Importing credit histories from other countries when some of those countries have credit history systems that are very different from what exists in the U.S. is a challenge, pointed out Chi Chi Wu, attorney at the National Consumer Law Center. 

"Some countries have negative-only systems; others have public systems or even prohibit the type of system we have," she said. 

The fact that some countries only report negative behavior is a challenge, Esipov acknowledged, but it's one Nova Credit has learned to navigate, he said.

Ultimately, credit reporting data captures a consumer's willingness to repay, he noted.

"That basic concept is identical in every credit reporting regime around the world, but the depth of information that you see has some variance and so core to our business practice is even before we sign one of these partnerships, we go line by line through every one of the credit data elements and try to understand how they are or aren't similar to the U.S. standard and connect those dots to create that global data dictionary," Esipov said. 

Newcomers to the U.S. tend to have a hard time getting credit cards because they lack credit history here. Amex has deployed technology from a fintech, Nova Credit, that could change this.

October 25
Sara Milsten, senior vice president of new member acquisition for U.S. Consumer Services at American Express

According to Esipov, Nova Credit already has an impact on immigrants' lives. 

"A large percentage of the annual flow of immigrants into the U.S. who otherwise arrive credit invisible and struggle with the very basic components of establishing a financial life here — getting a bank account, opening up a credit card, being eligible for an auto loan, being eligible for a student loan, getting an apartment lease, getting a cellphone plan or device financing — we can unlock all of those opportunities for people and make them accessible and make them more affordable," he said. "And in doing so, we not only create a more seamless integration journey into the U.S., but we also jumpstart the credit building process here once you arrive." 

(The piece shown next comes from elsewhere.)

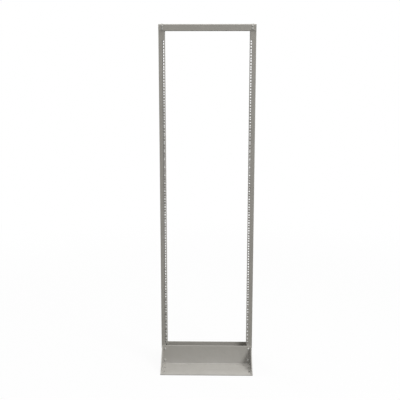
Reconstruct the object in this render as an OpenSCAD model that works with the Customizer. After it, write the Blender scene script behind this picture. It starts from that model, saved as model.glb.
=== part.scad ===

Some industry watchers agree.

"I think that Nova Credit and similar firms provide a valuable service to consumers that live in one country but have credit history in another country," said Craig Focardi, principal analyst at Celent. "They also reduce the cost to lenders of making loans to this customer segment, which expands the lending market. For students or other recent immigrant workers, it also enables financial institutions to capture new customers earlier in their banking-needs life cycle and before competing financial institutions capture them."

This is the first time Nova Credit is taking an investment from a bank. But more bank clients are in the company's pipeline, Esipov said.

"The truth of global demographics remains that immigration is the only source of population growth in developed economies," he said. In the U.S., more than 50% of population growth comes from immigration. 

"The natural-born population is in decline and immigration is the only thing that's creating any growth and filling the gap," he said. "And that's not a U.S. phenomenon; that's happening in every major developed economy. HSBC is taking a big stance here in believing that this is a demographic shift that's here to stay and they're investing behind it."